Some examples include but are not limited to:
- Brand awareness
- Share of voice
- Positive sentiment
- Social media growth and engagement
- Customer satisfaction and loyalty
- Employee engagement
- Stronger reputation in your industry/audience
- Stronger business and audience relationships
- Invitations to podcasts, webinars, and conferences
Thing is, smart marketers already know the importance of VOI. They might call it a vibe check, keeping a pulse on their audience, or just… good marketing.
How Can Marketers Measure VOI?
While VOI doesn’t have a single formula like ROI, smart marketers can track it through:
- Brand sentiment analysis: Are people speaking positively about you online?
- Survey data: Customer satisfaction, NPS scores, employee feedback
- Community engagement metrics: Social media shares, comments, organic mentions
- PR and media coverage: Invitations to speak at events, podcast guest appearances, backlinks from reputable sites
…and by tracking this alongside ROI. The next time you buy a booth at a conference, take notes on the quality of discussions, the positive feedback, and the constructive feedback. You’re already tracking leads, pipeline, and ultimately, ROI. But you might not be baking in the VOI — what you’ll have learned about your audience, the helpful feedback that could inform a new feature, the handful of interested people who agree to join your private beta testing group, etc. By layering these insights over revenue data, you can paint a fuller picture of how your efforts are contributing to long-term success.
When to Use ROI vs. VOI
Smart marketers, heck, smart business leaders, generally know when a given program is ROI-trackable or VOI-trackable. A digital advertising campaign? You bet we’re checking to see if it’s Return-on-Ad-Spend (ROAS) positive. Onboarding a new marketing agency? That’s VOI, and the value is created as a result of successful onboarding. Thought leadership content? It’s a mix, but VOI should be realized a lot sooner than ROI. You should be able to see valuable engagement, discussions, and amplification sooner than you’re able to determine that XYZ amount of LinkedIn posts result in a deal won.
Scenario | ROI | VOI |
---|---|---|
Digital advertising campaigns: retargeting ads on Instagram | ✅ | ❌ |
Brand awareness initiatives: running a contest on social media that entices people to engage with your brand | ❌ | ✅ |
Employee training programs: offering a leadership course for a new people manager | ❌ | ✅ |
Lead generation campaigns: a gated asset on a landing page | ✅ | ❌ |
Thought leadership: supporting your sales & marketing teams in posting on their own LinkedIn pages | ✅ | ✅ |
Smart Marketers Use ROI and VOI
Of course… we know we need to track both categories of metrics. Marketers need to balance financial outcomes with qualitative benefits. A successful marketing strategy doesn’t just drive revenue—it builds a brand, fosters trust, and creates long-term customer relationships. If you ignore VOI, you risk undervaluing initiatives that contribute to sustainable growth. You miss out on the opportunities that strengthen trust and credibility with your audience.

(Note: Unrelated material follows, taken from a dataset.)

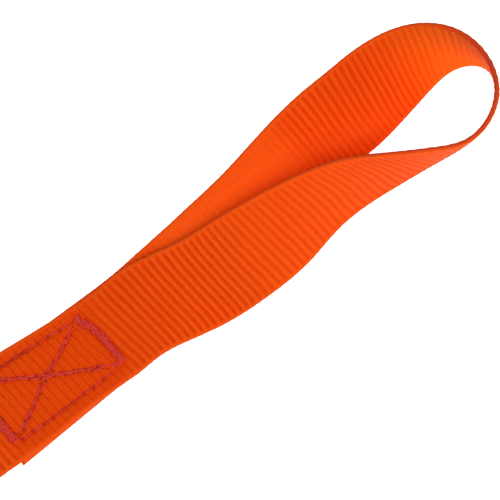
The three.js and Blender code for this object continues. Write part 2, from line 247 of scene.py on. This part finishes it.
def sewing_plan(seed):
    """Stitches of each row: (start x, y, end x, y, thread radius, height of the stitch's middle above the face)."""
    rng = np.random.default_rng(seed)
    rows = {}
    for name, path in SIDE_SEAMS.items():
        q = resample(path, STITCH)
        q[1:-1] += rng.normal(0, 0.10, q[1:-1].shape)
        tight = (lambda x: 0.24 * smooth((-17 - x) / 3)) if name == "upper_side_seam" else (lambda x: 0.06 + 0.12 * math.exp(-(((x + 20) / 6) ** 2)))
        rows[name] = [(*a, *b, 0.24, -0.16 - tight((a[0] + b[0]) / 2) + rng.normal(0, 0.03)) for a, b in zip(q[:-1], q[1:])]
    out = []
    for path in CROSS:
        d = np.array(path[-1]) - np.array(path[0])
        side = np.array([-d[1], d[0]]) / np.hypot(*d)
        for k, off in ((0.0, 0.40), (0.42, -0.40)):
            q = resample(path, STITCH, k)
            sway = off * np.cos(np.arange(len(q)) * 1.3 + k)[:, None] * 0.5 + off * 0.65
            q = q + side * sway + rng.normal(0, 0.13, q.shape)
            out += [(*a, *b, 0.27, 0.02 + rng.normal(0, 0.05)) for a, b in zip(q[:-1], q[1:])]
    rows["cross_seam"] = out
    for name, path in TACKS.items():
        p = np.array(path)
        f = np.linspace(0, 1, 40)
        c0 = np.stack([np.polyval(np.polyfit([0, 1 / 3, 2 / 3, 1], p[:, j], 3), f) for j in range(2)], 1)
        run = np.r_[0, np.cumsum(np.hypot(*np.diff(c0, axis=0).T))]
        rows[name] = []
        for k, lift in ((33, 0.02), (19, 0.14)):
            at = np.clip(np.linspace(0, run[-1], k + 1) + rng.normal(0, 0.10, k + 1), 0, run[-1])
            c = np.stack([np.interp(at, run, c0[:, j]) for j in range(2)], 1)
            t = np.gradient(np.stack([np.interp(np.linspace(0, run[-1], k + 1), run, c0[:, j]) for j in range(2)], 1), axis=0)
            t /= np.hypot(*t.T)[:, None]
            side = np.c_[-t[:, 1], t[:, 0]] * np.where(np.arange(k + 1) % 2, 1, -1)[:, None]
            q = c + side * (TACK_WIDTH / 2 - 0.1) * rng.uniform(0.60, 1.12, (k + 1, 1)) + rng.normal(0, 0.16, c.shape)
            rows[name] += [(*a, *b, 0.27, lift + 0.10 * rng.random()) for a, b in zip(q[:-1], q[1:])]
    hook = np.array([(0.3, -6.3), (-1.3, -8.3), (-1.0, -6.8), (-2.6, -7.9), (-2.4, -6.4), (-3.9, -7.2)])
    hook += rng.normal(0, 0.12, hook.shape)
    rows["inner_bar_tack"] += [(*a, *b, 0.26, 0.05 + 0.06 * rng.random()) for a, b in zip(hook[:-1], hook[1:])]
    return rows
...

One place I worked at had too much of a focus on ROI — and I was too stubbornly focused on VOI. Both to our detriments. The performance marketing team burned hundreds of thousands of dollars a month on Meta ads, but because they could ostensibly prove they brought in thousands of new customers each month, they could draw the through line between ad spend and conversion. But the sloppy copy and focus on discounting ended up attracting customers who didn’t stick around. On the other side of that spectrum, I insisted the internet needed my helpful blog posts that had low search volume. They might have been “high-quality” but they didn’t meet enough business goals. The performance marketing team and I fought each other on the most extreme sides of the spectrum and uh… the company in question? It isn’t around anymore. 😅
Because You (Almost) Always Need Both
Surprise surprise, it’s never about choosing one approach over the other. The most effective marketers and business leaders know this. They understand that success isn’t always immediate or easy to quantify. They know that while a series of well-loved blog posts won’t result in immediate conversions, that blog will make it easier to get linked to, invited on those podcasts, and asked to speak at conferences.
ROI tells you how much money you made while VOI tells you how much value you created. ROI gives you the numbers to justify your marketing spend today, while VOI builds the foundation for your brand’s resilience tomorrow. The most successful marketers don’t choose between them. They balance both to create sustainable growth.